- DATA SHOWN:
------------------------

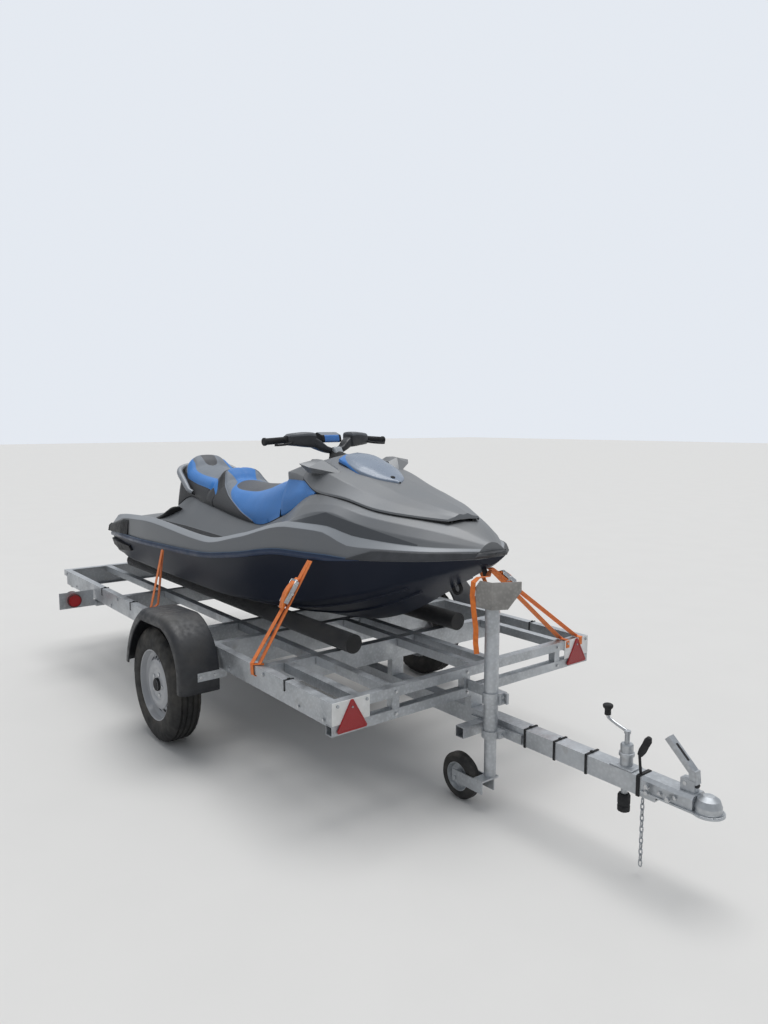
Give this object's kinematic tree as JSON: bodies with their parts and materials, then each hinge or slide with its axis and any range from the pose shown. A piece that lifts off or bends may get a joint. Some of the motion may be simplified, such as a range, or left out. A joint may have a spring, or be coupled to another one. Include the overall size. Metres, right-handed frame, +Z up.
{
  "type": "personal watercraft on a road trailer",
  "caption": "Sit-on personal watercraft with two-part saddle, handlebar steering and opening hood, lashed to a galvanised single-axle trailer with padded bunks and a jockey wheel.",
  "frame": {"origin": "on the floor, on the centreline, midway between the trailer's rear end and the tip of its coupling", "axes": "+X forward towards the bow and the coupling, +Y to port, +Z up"},
  "size_m": [4.538, 1.97, 1.552],
  "materials": {
    "hull": "gloss gelcoat",
    "deck": "satin metallic grey",
    "bumper": "dark grey moulded",
    "blue_rail": "dark blue moulded",
    "visor": "polished",
    "seat": "grained vinyl-coated fabric over foam",
    "mat": "ribbed foam",
    "black_plastic": "matt moulded",
    "grey_plastic": "matt moulded",
    "rubber": "ribbed",
    "tyre": "worn rubber",
    "zinc": "hot-dip galvanised",
    "wheel_steel": "silver paint",
    "steel": "bright steel",
    "alu": "cast",
    "cast": "cast",
    "carpet": "black carpet",
    "strap": "orange webbing",
    "lamp_red": "red lens"
  },
  "bodies": {
    "root": {"axle": "zinc", "bow_bumper": "bumper", "bow_eye": "steel", "bow_post": "zinc", "bunks": "carpet", "chain": "steel", "column_cover": "deck", "coupling_head": "zinc", "coupling_lever": "zinc", "cross_members": "zinc", "deck": "deck", "drawbar": "zinc", "drawbar_hangers": "zinc", "drawbar_screw": "zinc", "engine": "cast", "fender_brackets": "zinc", "fender_left": "black_plastic", "fender_right": "black_plastic", "front_low_rail": "zinc", "front_posts": "zinc", "front_top_rail": "zinc", "grab_rail": "black_plastic", "hood_hinge": "steel", "hull": "hull", "jet_pump": "alu", "lamp_boards": "zinc", "lamps": "lamp_red", "longitudinals": "zinc", "lower_rails": "zinc", "mats": "mat", "post_bracket": "zinc", "post_clamps": "zinc", "reflectors": "lamp_red", "ride_plate": "alu", "rub_rail": "blue_rail", "seat_front": "seat", "seat_rear": "seat", "side_rails": "zinc", "sponsons": "black_plastic", "stern_bumpers": "black_plastic", "storage_tub": "black_plastic", "straps": "strap"},
    "wheel_left": {"tyre_left": "tyre", "rim_left": "wheel_steel"},
    "wheel_right": {"tyre_right": "tyre", "rim_right": "wheel_steel"},
    "jockey_leg": {"jockey_leg": "zinc"},
    "jockey_wheel": {"jockey_tyre": "tyre", "jockey_rim": "zinc"},
    "steering": {"handlebar": "black_plastic", "bar_pad": "black_plastic", "switch_pods": "grey_plastic", "grips": "rubber"},
    "nozzle": {"jet_nozzle": "alu"},
    "bucket": {"reverse_bucket": "black_plastic"},
    "hood": {"hood": "deck", "visor": "visor", "mirror_left": "deck", "mirror_right": "deck"}
  },
  "joints": [
    {"name": "wheel_left_spin", "type": "hinge", "parent": "root", "child": "wheel_left", "pos_m": [-0.21, 0.862, 0.289], "axis": [0, 1, 0], "continuous": true},
    {"name": "wheel_right_spin", "type": "hinge", "parent": "root", "child": "wheel_right", "pos_m": [-0.21, -0.862, 0.289], "axis": [0, 1, 0], "continuous": true},
    {"name": "jockey_lift", "type": "slide", "parent": "root", "child": "jockey_leg", "axis": [0, 0, 1], "range_m": [0, 0.08]},
    {"name": "jockey_spin", "type": "hinge", "parent": "jockey_leg", "child": "jockey_wheel", "pos_m": [1.178, -0.126, 0.1], "axis": [0, 1, 0], "continuous": true},
    {"name": "steer", "type": "hinge", "parent": "root", "child": "steering", "pos_m": [0.1, 0, 1.385], "axis": [-0.5878, 0, 0.809], "range_deg": [-20, 20]},
    {"name": "nozzle_swing", "type": "hinge", "parent": "root", "child": "nozzle", "pos_m": [-2.165, 0, 0.655], "axis": [0, 0, 1], "range_deg": [-20, 20]},
    {"name": "bucket_tilt", "type": "hinge", "parent": "root", "child": "bucket", "pos_m": [-2.165, 0, 0.655], "axis": [0, 1, 0], "range_deg": [-60, 0]},
    {"name": "hood_lift", "type": "hinge", "parent": "root", "child": "hood", "pos_m": [1.036, 0, 1.186], "axis": [0, 1, 0], "range_deg": [0, 45]}
  ],
  "couplings": [
    {"joint": "nozzle_swing", "follows": "steer", "ratio": 1}
  ]
}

------------------------

- DIRECTIVE:
Using the data above, return each line exactly as written.

- FULL ANSWER:
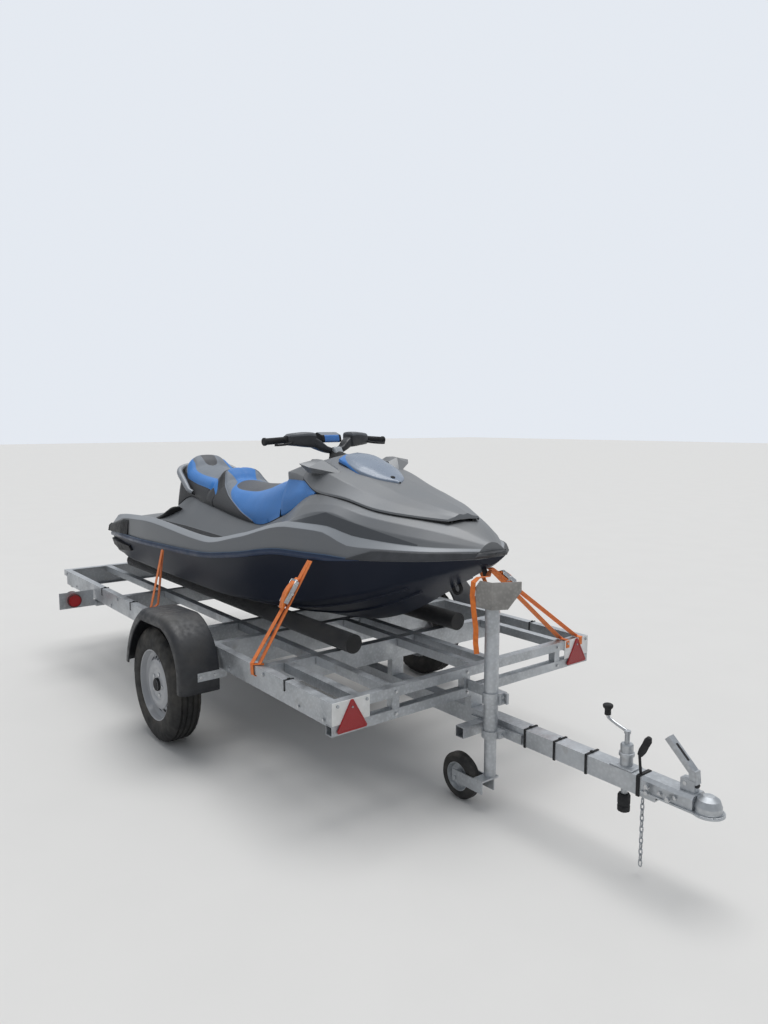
Give this object's kinematic tree as JSON: bodies with their parts and materials, then each hinge or slide with its axis and any range from the pose shown. A piece that lifts off or bends may get a joint. Some of the motion may be simplified, such as a range, or left out. A joint may have a spring, or be coupled to another one. Include the overall size. Metres, right-handed frame, +Z up.
{
  "type": "personal watercraft on a road trailer",
  "caption": "Sit-on personal watercraft with two-part saddle, handlebar steering and opening hood, lashed to a galvanised single-axle trailer with padded bunks and a jockey wheel.",
  "frame": {"origin": "on the floor, on the centreline, midway between the trailer's rear end and the tip of its coupling", "axes": "+X forward towards the bow and the coupling, +Y to port, +Z up"},
  "size_m": [4.538, 1.97, 1.552],
  "materials": {
    "hull": "gloss gelcoat",
    "deck": "satin metallic grey",
    "bumper": "dark grey moulded",
    "blue_rail": "dark blue moulded",
    "visor": "polished",
    "seat": "grained vinyl-coated fabric over foam",
    "mat": "ribbed foam",
    "black_plastic": "matt moulded",
    "grey_plastic": "matt moulded",
    "rubber": "ribbed",
    "tyre": "worn rubber",
    "zinc": "hot-dip galvanised",
    "wheel_steel": "silver paint",
    "steel": "bright steel",
    "alu": "cast",
    "cast": "cast",
    "carpet": "black carpet",
    "strap": "orange webbing",
    "lamp_red": "red lens"
  },
  "bodies": {
    "root": {"axle": "zinc", "bow_bumper": "bumper", "bow_eye": "steel", "bow_post": "zinc", "bunks": "carpet", "chain": "steel", "column_cover": "deck", "coupling_head": "zinc", "coupling_lever": "zinc", "cross_members": "zinc", "deck": "deck", "drawbar": "zinc", "drawbar_hangers": "zinc", "drawbar_screw": "zinc", "engine": "cast", "fender_brackets": "zinc", "fender_left": "black_plastic", "fender_right": "black_plastic", "front_low_rail": "zinc", "front_posts": "zinc", "front_top_rail": "zinc", "grab_rail": "black_plastic", "hood_hinge": "steel", "hull": "hull", "jet_pump": "alu", "lamp_boards": "zinc", "lamps": "lamp_red", "longitudinals": "zinc", "lower_rails": "zinc", "mats": "mat", "post_bracket": "zinc", "post_clamps": "zinc", "reflectors": "lamp_red", "ride_plate": "alu", "rub_rail": "blue_rail", "seat_front": "seat", "seat_rear": "seat", "side_rails": "zinc", "sponsons": "black_plastic", "stern_bumpers": "black_plastic", "storage_tub": "black_plastic", "straps": "strap"},
    "wheel_left": {"tyre_left": "tyre", "rim_left": "wheel_steel"},
    "wheel_right": {"tyre_right": "tyre", "rim_right": "wheel_steel"},
    "jockey_leg": {"jockey_leg": "zinc"},
    "jockey_wheel": {"jockey_tyre": "tyre", "jockey_rim": "zinc"},
    "steering": {"handlebar": "black_plastic", "bar_pad": "black_plastic", "switch_pods": "grey_plastic", "grips": "rubber"},
    "nozzle": {"jet_nozzle": "alu"},
    "bucket": {"reverse_bucket": "black_plastic"},
    "hood": {"hood": "deck", "visor": "visor", "mirror_left": "deck", "mirror_right": "deck"}
  },
  "joints": [
    {"name": "wheel_left_spin", "type": "hinge", "parent": "root", "child": "wheel_left", "pos_m": [-0.21, 0.862, 0.289], "axis": [0, 1, 0], "continuous": true},
    {"name": "wheel_right_spin", "type": "hinge", "parent": "root", "child": "wheel_right", "pos_m": [-0.21, -0.862, 0.289], "axis": [0, 1, 0], "continuous": true},
    {"name": "jockey_lift", "type": "slide", "parent": "root", "child": "jockey_leg", "axis": [0, 0, 1], "range_m": [0, 0.08]},
    {"name": "jockey_spin", "type": "hinge", "parent": "jockey_leg", "child": "jockey_wheel", "pos_m": [1.178, -0.126, 0.1], "axis": [0, 1, 0], "continuous": true},
    {"name": "steer", "type": "hinge", "parent": "root", "child": "steering", "pos_m": [0.1, 0, 1.385], "axis": [-0.5878, 0, 0.809], "range_deg": [-20, 20]},
    {"name": "nozzle_swing", "type": "hinge", "parent": "root", "child": "nozzle", "pos_m": [-2.165, 0, 0.655], "axis": [0, 0, 1], "range_deg": [-20, 20]},
    {"name": "bucket_tilt", "type": "hinge", "parent": "root", "child": "bucket", "pos_m": [-2.165, 0, 0.655], "axis": [0, 1, 0], "range_deg": [-60, 0]},
    {"name": "hood_lift", "type": "hinge", "parent": "root", "child": "hood", "pos_m": [1.036, 0, 1.186], "axis": [0, 1, 0], "range_deg": [0, 45]}
  ],
  "couplings": [
    {"joint": "nozzle_swing", "follows": "steer", "ratio": 1}
  ]
}